# START OF Available data
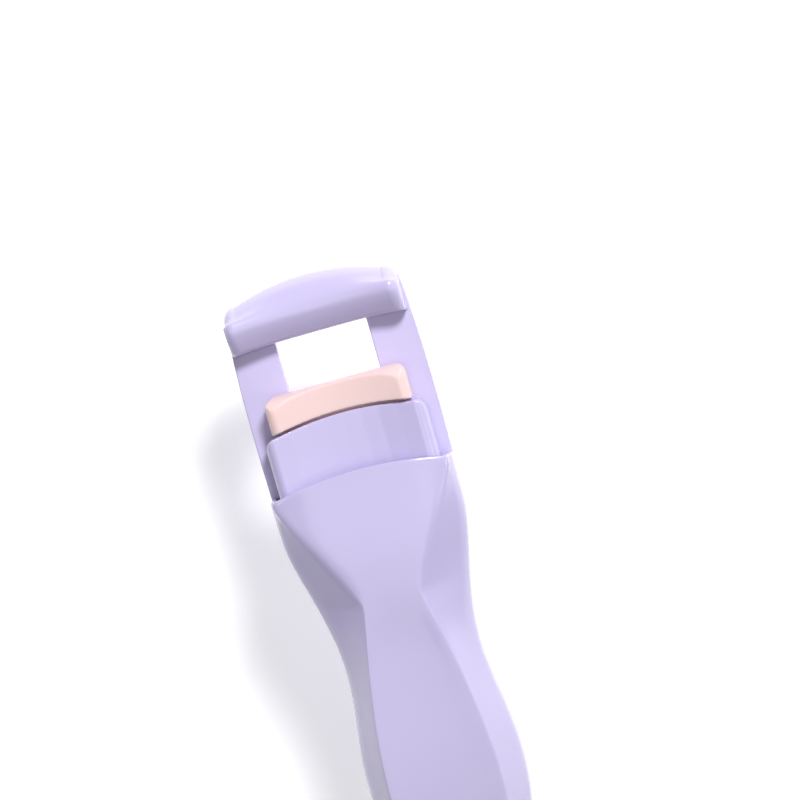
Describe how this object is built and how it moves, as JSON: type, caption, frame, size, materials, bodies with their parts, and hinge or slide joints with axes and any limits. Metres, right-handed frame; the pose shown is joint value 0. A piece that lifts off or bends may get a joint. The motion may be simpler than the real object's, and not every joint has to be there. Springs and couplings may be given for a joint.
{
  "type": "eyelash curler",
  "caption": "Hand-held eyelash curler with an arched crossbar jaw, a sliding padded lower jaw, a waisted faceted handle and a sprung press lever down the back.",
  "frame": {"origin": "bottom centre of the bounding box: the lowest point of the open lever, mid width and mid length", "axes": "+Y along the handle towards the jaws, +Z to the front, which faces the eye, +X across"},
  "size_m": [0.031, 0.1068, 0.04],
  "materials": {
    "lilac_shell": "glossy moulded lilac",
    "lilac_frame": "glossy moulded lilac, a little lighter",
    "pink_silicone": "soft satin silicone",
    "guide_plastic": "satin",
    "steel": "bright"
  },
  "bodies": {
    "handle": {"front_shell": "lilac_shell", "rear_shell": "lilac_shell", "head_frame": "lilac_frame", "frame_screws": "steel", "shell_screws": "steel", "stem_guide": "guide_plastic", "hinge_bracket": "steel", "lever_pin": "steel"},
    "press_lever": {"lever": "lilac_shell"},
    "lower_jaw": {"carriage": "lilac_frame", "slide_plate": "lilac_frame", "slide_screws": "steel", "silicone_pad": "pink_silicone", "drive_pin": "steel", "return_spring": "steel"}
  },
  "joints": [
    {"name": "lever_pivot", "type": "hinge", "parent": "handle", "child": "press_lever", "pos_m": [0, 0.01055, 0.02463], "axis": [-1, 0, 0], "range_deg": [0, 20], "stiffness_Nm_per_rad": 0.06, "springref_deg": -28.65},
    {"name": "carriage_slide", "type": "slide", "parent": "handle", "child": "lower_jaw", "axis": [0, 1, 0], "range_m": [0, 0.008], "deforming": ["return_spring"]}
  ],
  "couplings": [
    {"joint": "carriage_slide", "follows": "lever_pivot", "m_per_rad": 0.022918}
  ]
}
# END OF Available data
# START OF Available data
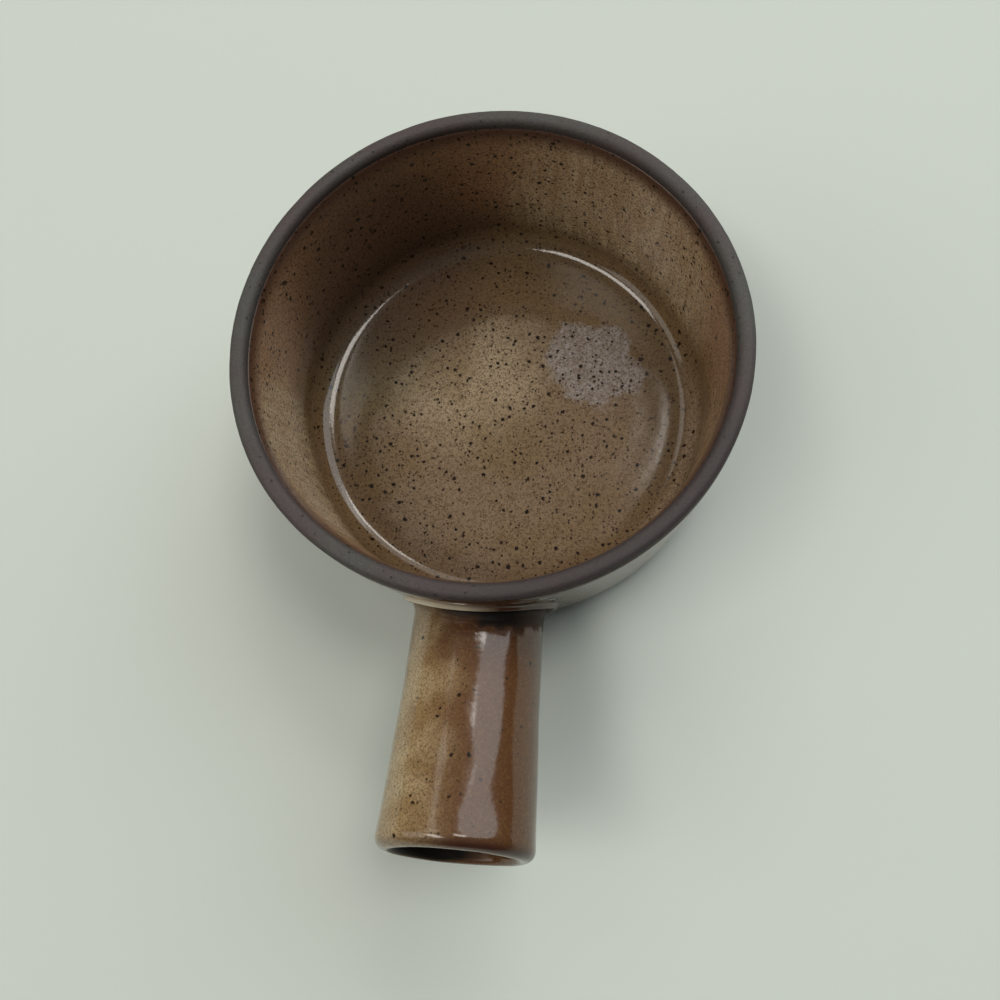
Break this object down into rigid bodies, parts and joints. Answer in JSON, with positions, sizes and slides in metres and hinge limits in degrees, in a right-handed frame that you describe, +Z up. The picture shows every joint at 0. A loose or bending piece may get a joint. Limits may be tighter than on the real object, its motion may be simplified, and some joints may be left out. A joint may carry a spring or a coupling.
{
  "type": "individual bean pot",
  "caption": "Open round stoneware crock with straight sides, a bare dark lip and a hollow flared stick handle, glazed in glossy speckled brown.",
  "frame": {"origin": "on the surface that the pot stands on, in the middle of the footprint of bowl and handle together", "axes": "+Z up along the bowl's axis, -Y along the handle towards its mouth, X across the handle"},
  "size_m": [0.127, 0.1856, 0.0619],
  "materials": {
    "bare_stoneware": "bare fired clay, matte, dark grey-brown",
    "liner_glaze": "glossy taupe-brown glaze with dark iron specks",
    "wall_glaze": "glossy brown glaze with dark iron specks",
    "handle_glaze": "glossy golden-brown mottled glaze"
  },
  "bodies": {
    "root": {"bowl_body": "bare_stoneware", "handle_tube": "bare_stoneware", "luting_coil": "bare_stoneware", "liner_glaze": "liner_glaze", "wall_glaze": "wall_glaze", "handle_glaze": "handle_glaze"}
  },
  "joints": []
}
# END OF Available data
● **What to work on**
Give only the number of lines in the data that hold the string "type".

● **The response**
5